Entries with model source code
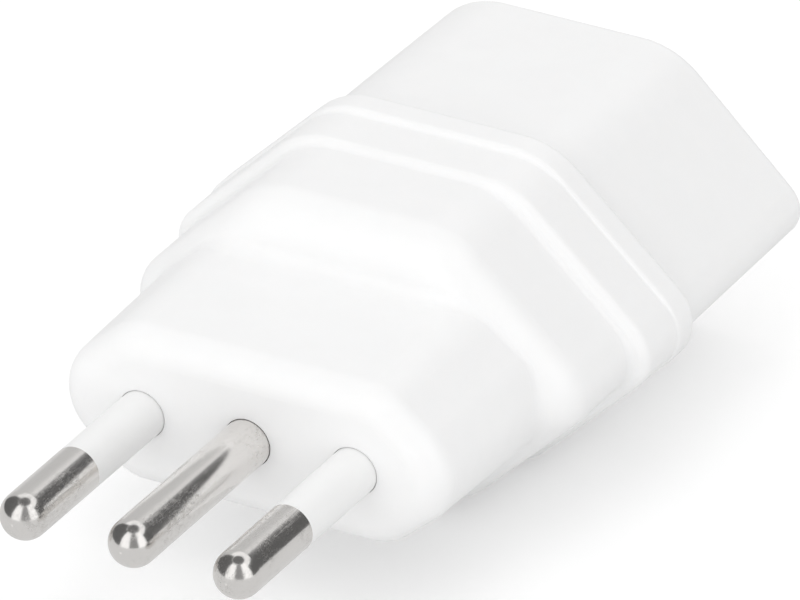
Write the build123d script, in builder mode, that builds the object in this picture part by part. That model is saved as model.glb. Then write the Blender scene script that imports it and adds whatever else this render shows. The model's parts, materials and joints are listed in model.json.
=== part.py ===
"""Travel adapter: a three-pin in-line plug at the front and a recessed hexagonal socket behind.

Every y below is counted backwards from the plug face, along the pins, and every x and z is counted
from the middle pin's axis. The finished adapter stands with its collar lip on the ground plane.
"""

import os
from math import radians, sin, tan

from build123d import *

os.makedirs("parts", exist_ok=True)

# Plug pins, millimetres
pin_diameter = 4.0
pin_pitch = 9.5
pin_reach = 19.0
earth_pin_reach = 18.7
sleeve_length = 9.5
sleeve_wall = 0.5
sleeve_bore_clearance = 0.02
flange_diameter = 5.2
flange_thickness = 1.5
pin_hole_clearance = 0.05
rivet_neck_diameter = 2.5
rivet_head_diameter = 3.8
rivet_head_thickness = 0.8
rivet_clearance = 0.02
root_relief_setback = 0.1
root_relief_width = 0.6
root_relief_depth = 0.2
pin_bore_diameter = 1.6
pin_bore_depth = 35.0

# Nose of the plug, round the pins
nose_side_margin = 5.6
nose_top_margin = 4.85
nose_slant = 40.0
nose_top_radius = 4.2
nose_side_radius = 4.8
nose_length = 14.4
nose_draft = 1.6
nose_edge_radius = 2.4
nose_root_radius = 1.2
nose_wall = 1.8
face_thickness = 3.0

# Recess that takes the plug, and the holes in its floor
recess_width = 36.0
recess_height = 17.5
recess_slant = 45.0
recess_top_radius = 3.0
recess_side_radius = 2.5
recess_depth = 10.0
recess_mouth_radius = 0.5
recess_floor_thickness = 2.2
socket_pin_reach = 19.0
socket_pin_tip_gap = 0.9
socket_earth_offset = 5.0
socket_hole_diameter = 4.4
socket_hole_lead_in = 0.6
lead_in_angle = 45.0

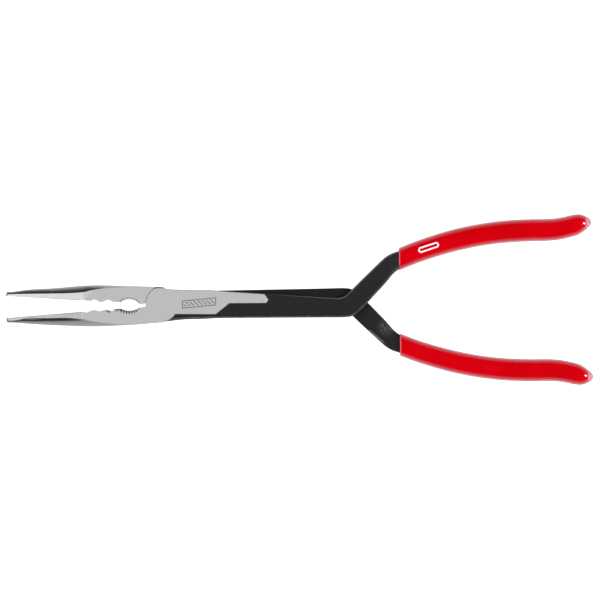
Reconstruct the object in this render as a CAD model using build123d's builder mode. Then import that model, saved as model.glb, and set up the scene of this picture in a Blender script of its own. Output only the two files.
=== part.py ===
"""Long reach needle nose pliers, modelled as the five pieces they come apart into.

Frame: millimetres, +Z up. The tool lies flat and the pivot pin's axis is Z. The origin is where
that axis meets the ground joint face the tool rests on, so the parting plane between the two
levers is at Z = HALF_JOINT. +X runs along the tool from the pivot towards the handles, so the jaws
point to -X. The levers stand half open. Each forging is drawn about the parting plane as the front
lever stands, then lifted to its place.

front_lever   forging on the +Z side: lower jaw (-Y), joint plate, shank, arm, upper handle's tang
rear_lever    a like forging turned half a turn about X: upper jaw (+Y), lower handle's tang
pivot_rivet   flush headed rivet: tight in the front lever, turning in the rear lever
upper_grip    dipped vinyl sleeve on the front lever's tang
lower_grip    dipped vinyl sleeve on the rear lever's tang
"""

from build123d import *
import math
import os

os.makedirs("parts", exist_ok=True)

# ---------------------------------------------------------------- joint and rivet
REST_HALF_ANGLE = 3.85  # degrees each lever stands open of the closed position
HALF_JOINT = 6.0  # half the thickness of the ground joint
MATE_GAP = 0.03  # each lever's mating face stands this far off the parting plane
DISC_R = 11.40  # round edge of the joint plate
DISC_ANGLES = (186, 123)  # where that edge starts and ends, degrees
SHOULDER_R = 11.62  # the other lever's shoulder, which the round edge turns inside
SHOULDER_ANGLES = (132, 228)
RIVET_R = 4.00
REAR_CLEARANCE = 0.05  # running clearance round the rivet in the rear lever
HEAD_R = 5.20  # countersunk rivet head, at the outer face
HEAD_DEPTH = 1.30
HEAD_END_X = 5.6  # where the ground head ends towards the handles
CUT_START_Z = -1  # cutters through a lever start here, beyond its mating face,
CUT_HEIGHT = 10  # and are this high
CUT_REACH = 12  # other cutters reach this far to clear the forging

# Plan of the joint plate's upper edge after its round edge, then of its hidden lower side.
PLATE_TOP = [(-4.6, 9.78), (-1.2, 9.72), (2.6, 9.30), (7.0, 8.86)]
PLATE_BOTTOM = [(7.0, -6.5), (-2.0, -8.0), (-8.5, -6.5)]
# Recess for the other lever's plate, on from the lower end of the shoulder's arc.
RECESS = [(-6.6, -9.9), (-6.1, -14.0), (16.0, -14.0), (16.0, 12.0)]
# Round lower corner of the ground head, in plan.
HEAD_CORNER = [(HEAD_END_X, -4.7), (4.75, -6.45), (2.6, -8.1), (0.5, -9.25), (-1.6, -11.0)]

# ---------------------------------------------------------------- jaws, closed position
TIP_X = -92.6
TIP_HALF_H = 1.46  # half the height of the needle's tip
NEEDLE_ROOT_X = -47.5  # where the needle's tapering flats run out into the ground joint faces
GROUND_END_X = 9.0  # where the grinding outline ends, beyond the joint
JAW_OVERLAP = 2.5  # jaw sections run this far past the gripping plane before it is cut
JAW_CUT_HALF_H = 9  # half the height of the gripping face's cutter
LINE_START_X = -95.0
LINE_END_X = -10.2
LINE_CUT_Y = 9.0  # upper edge of the gripping face's cutter

NEEDLE_TEETH = (-91.2, -50.4)  # cross serrations of the needle part
NEEDLE_Y = -0.02  # gripping line along the needle
NEEDLE_PITCH = 1.20
NEEDLE_TOOTH_DEPTH = 0.22
PIPE_PITCH = 1.30  # coarser teeth of the pipe grip
PIPE_TOOTH_DEPTH = 0.30
PIPE_FLAT = (-29.2, -25.6)  # straight toothed run ahead of the lower jaw's round
PIPE_FLAT_Y = 0.12
# Pipe grip's toothed round: start x, end x, depth, height of its two ends.
LOWER_PIPE = (-25.6, -15.3, 1.50, -0.15)
UPPER_PIPE = (-26.2, -15.6, 2.20, -0.10)

# Slanted notches open the tooth gaps to each side.
NEEDLE_NOTCH = 0.70  # deepest notch of the needle
NEEDLE_NOTCH_LENGTH = 2.4
PIPE_NOTCH_LENGTH = 5.0
PIPE_FLAT_NOTCH = 0.85
LOWER_PIPE_NOTCH = 1.50
UPPER_PIPE_NOTCH = 1.25
NOTCH_SLANT = 0.42  # how far a notch climbs out of the jaw for each millimetre down
NOTCH_HALF_SHARE = 0.43  # a notch's half width over the tooth pitch
FLAT_NOTCH_LIFT = 0.10  # notch triangles start this far outside a straight gripping line
PIPE_NOTCH_LIFT = 0.12  # and this far outside the round

# Jaw stations: x, then for the front and the rear lever's jaw the width from the gripping plane to
# the outer edge and the half height the rounded flank would have without the two ground flats.
JAW = [
    (-94.0, (2.72, 1.26), (2.72, 1.43)),
    (-82.0, (4.18, 2.66), (4.24, 2.86)),
    (-70.0, (5.92, 3.97), (5.70, 4.28)),
    (-58.0, (7.42, 5.34), (7.24, 5.71)),
    (-50.5, (8.32, 6.48), (8.32, 6.72)),
    (-44.0, (8.98, 7.76), (9.06, 7.95)),
    (-38.0, (9.40, 9.10), (9.50, 9.50)),
    (-31.0, (9.68, 11.4), (9.64, 11.8)),
    (-24.0, (9.90, 14.4), (9.78, 14.6)),
    (-16.0, (10.04, 17.8), (10.04, 17.8)),
    (-8.0, (9.94, 20.6), (10.20, 20.6)),
    (0.0, (10.02, 22.6), (10.22, 22.6)),
    (8.0, (10.10, 23.6), (10.25, 23.6)),
]
FLANK_ANGLES = [math.radians(degrees) for degrees in range(90, -91, -18)]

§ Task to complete
Every line that holds the word "object" counts once; state the total number of such lines and nothing else.

§ Task result
2